##### THE RECORDS

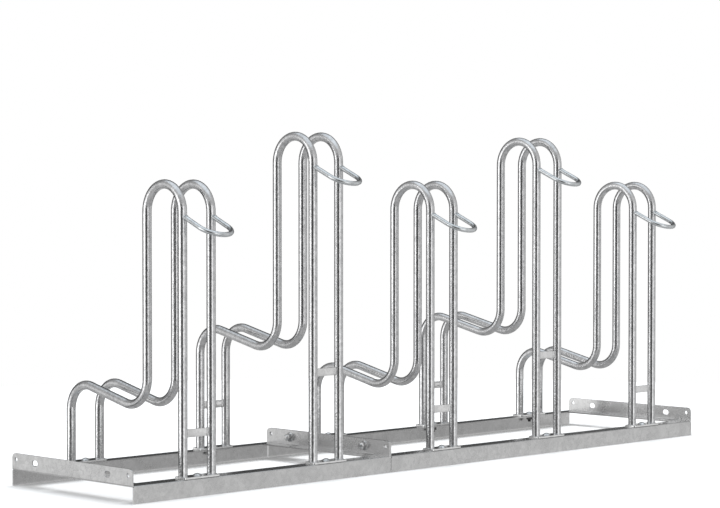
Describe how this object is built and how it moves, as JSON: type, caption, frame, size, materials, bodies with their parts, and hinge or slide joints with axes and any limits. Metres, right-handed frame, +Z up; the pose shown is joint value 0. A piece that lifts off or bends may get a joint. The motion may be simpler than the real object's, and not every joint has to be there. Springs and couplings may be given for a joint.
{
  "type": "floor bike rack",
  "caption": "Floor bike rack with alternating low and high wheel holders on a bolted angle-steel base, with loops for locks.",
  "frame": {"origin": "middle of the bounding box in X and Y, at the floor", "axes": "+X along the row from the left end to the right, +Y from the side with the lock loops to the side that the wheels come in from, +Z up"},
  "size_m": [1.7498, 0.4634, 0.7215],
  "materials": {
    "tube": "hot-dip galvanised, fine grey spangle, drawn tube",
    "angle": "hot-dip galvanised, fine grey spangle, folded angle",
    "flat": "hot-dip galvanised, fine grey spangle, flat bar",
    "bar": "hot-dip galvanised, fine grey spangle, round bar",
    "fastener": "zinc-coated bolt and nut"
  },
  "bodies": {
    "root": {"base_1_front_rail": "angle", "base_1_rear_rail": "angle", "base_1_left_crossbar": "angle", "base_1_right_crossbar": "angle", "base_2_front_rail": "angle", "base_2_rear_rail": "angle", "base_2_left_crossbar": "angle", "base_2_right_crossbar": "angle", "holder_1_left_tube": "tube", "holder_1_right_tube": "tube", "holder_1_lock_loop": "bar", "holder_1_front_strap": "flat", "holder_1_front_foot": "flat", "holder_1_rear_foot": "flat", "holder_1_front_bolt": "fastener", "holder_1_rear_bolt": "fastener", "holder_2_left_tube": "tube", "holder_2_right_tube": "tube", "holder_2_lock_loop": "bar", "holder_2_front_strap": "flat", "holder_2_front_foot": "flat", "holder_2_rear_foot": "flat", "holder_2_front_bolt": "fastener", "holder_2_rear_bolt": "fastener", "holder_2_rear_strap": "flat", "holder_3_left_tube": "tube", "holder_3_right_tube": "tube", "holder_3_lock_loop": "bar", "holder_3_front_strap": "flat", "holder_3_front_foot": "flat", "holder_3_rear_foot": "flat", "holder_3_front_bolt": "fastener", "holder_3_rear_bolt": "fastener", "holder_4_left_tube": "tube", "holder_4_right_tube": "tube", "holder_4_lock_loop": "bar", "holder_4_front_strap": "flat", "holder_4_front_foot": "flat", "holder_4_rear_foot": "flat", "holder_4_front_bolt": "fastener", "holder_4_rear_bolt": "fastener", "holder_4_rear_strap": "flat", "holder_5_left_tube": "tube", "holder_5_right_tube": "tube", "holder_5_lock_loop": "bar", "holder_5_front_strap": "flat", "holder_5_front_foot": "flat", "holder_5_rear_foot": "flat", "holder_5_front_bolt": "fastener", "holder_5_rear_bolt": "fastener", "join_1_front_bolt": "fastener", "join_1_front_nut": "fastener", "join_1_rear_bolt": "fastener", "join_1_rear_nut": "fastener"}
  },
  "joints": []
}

##########
##### THE RECORDS

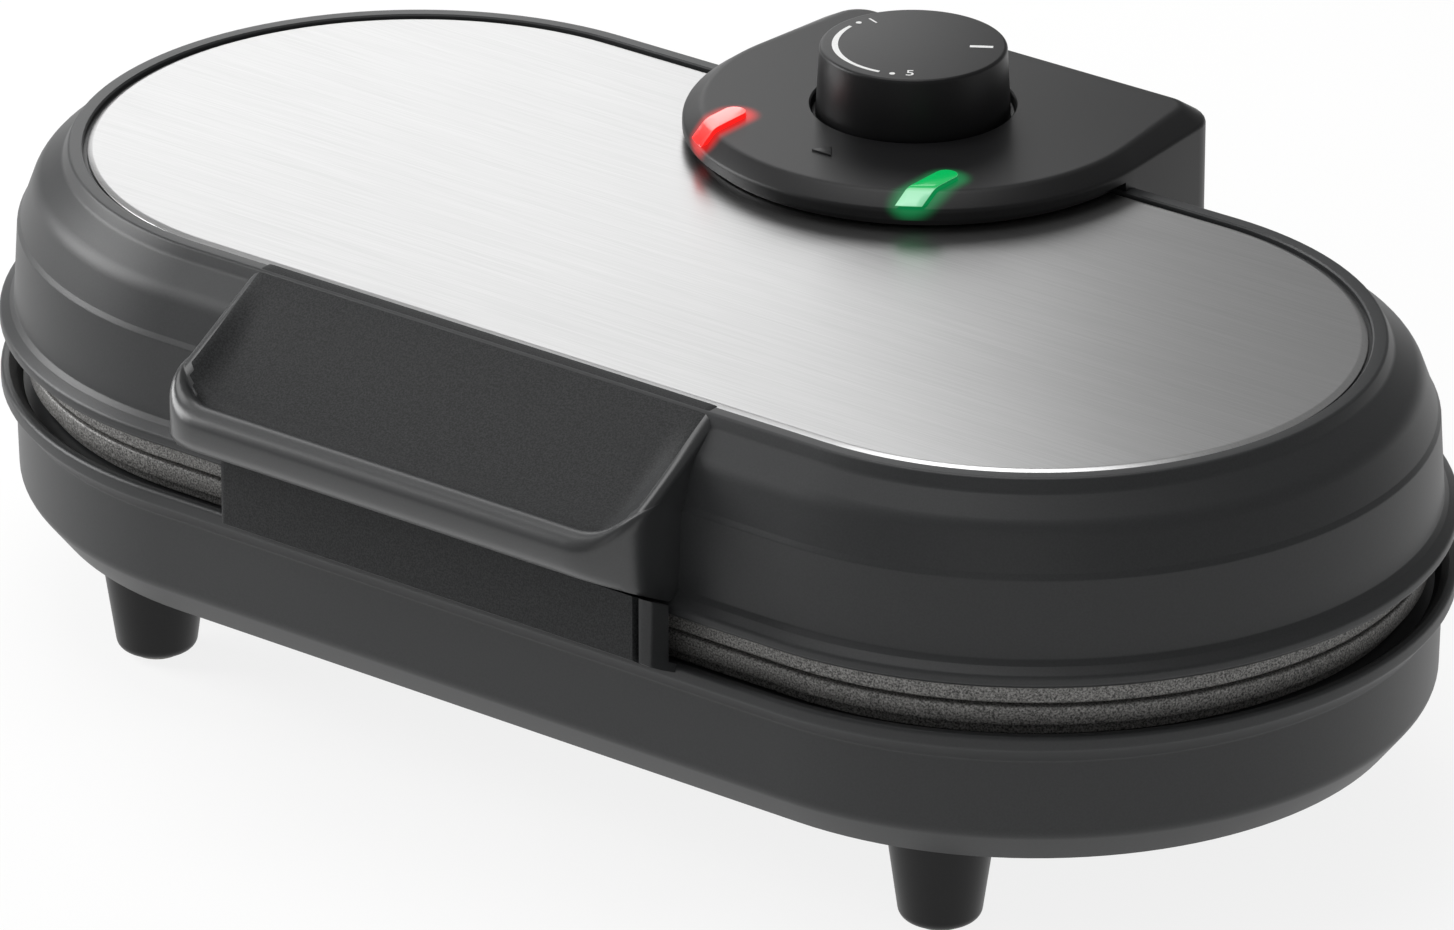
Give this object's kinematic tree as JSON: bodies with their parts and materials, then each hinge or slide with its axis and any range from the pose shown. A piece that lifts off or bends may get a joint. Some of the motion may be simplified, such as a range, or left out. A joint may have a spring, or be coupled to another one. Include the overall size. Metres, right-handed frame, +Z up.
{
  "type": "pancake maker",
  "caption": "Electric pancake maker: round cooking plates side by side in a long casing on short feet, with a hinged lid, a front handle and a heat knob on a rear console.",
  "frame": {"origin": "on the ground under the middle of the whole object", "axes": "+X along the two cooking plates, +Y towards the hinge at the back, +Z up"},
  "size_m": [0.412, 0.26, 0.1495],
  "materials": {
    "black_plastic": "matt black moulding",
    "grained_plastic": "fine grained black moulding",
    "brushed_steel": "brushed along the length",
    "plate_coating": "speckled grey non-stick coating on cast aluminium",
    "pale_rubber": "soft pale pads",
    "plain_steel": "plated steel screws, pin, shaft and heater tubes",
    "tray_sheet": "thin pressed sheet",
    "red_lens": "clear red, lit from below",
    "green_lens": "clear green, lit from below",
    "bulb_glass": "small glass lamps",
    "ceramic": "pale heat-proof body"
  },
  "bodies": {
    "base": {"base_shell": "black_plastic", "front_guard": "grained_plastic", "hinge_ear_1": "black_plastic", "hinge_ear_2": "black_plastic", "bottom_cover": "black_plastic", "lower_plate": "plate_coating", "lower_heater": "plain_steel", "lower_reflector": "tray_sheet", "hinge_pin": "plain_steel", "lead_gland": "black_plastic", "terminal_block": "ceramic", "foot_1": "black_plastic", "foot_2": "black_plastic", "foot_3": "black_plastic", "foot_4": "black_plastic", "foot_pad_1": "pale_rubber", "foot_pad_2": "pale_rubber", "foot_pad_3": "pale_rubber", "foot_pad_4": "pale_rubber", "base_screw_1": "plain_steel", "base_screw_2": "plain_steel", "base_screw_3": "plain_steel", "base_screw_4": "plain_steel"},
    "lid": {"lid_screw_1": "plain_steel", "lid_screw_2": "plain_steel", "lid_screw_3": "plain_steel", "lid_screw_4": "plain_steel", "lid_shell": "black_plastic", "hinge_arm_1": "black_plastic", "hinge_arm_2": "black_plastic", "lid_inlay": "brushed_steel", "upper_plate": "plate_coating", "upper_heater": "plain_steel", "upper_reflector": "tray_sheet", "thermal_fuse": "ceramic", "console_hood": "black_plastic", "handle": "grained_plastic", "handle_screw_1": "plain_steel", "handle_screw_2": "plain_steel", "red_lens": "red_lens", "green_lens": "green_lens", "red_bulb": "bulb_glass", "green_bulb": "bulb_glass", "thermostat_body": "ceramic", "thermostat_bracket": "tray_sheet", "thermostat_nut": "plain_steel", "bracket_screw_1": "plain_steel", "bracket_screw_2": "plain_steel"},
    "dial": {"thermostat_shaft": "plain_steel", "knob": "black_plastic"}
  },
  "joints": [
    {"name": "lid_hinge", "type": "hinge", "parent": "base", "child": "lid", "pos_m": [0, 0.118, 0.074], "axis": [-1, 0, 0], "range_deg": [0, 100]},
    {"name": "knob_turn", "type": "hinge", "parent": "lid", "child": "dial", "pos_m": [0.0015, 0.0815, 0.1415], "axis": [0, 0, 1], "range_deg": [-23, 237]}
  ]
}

##########

▶ **WORK REQUIRED**
Give only the number of lines that include the word "with".

▶ **SOLUTION TO THE EXERCISE**
5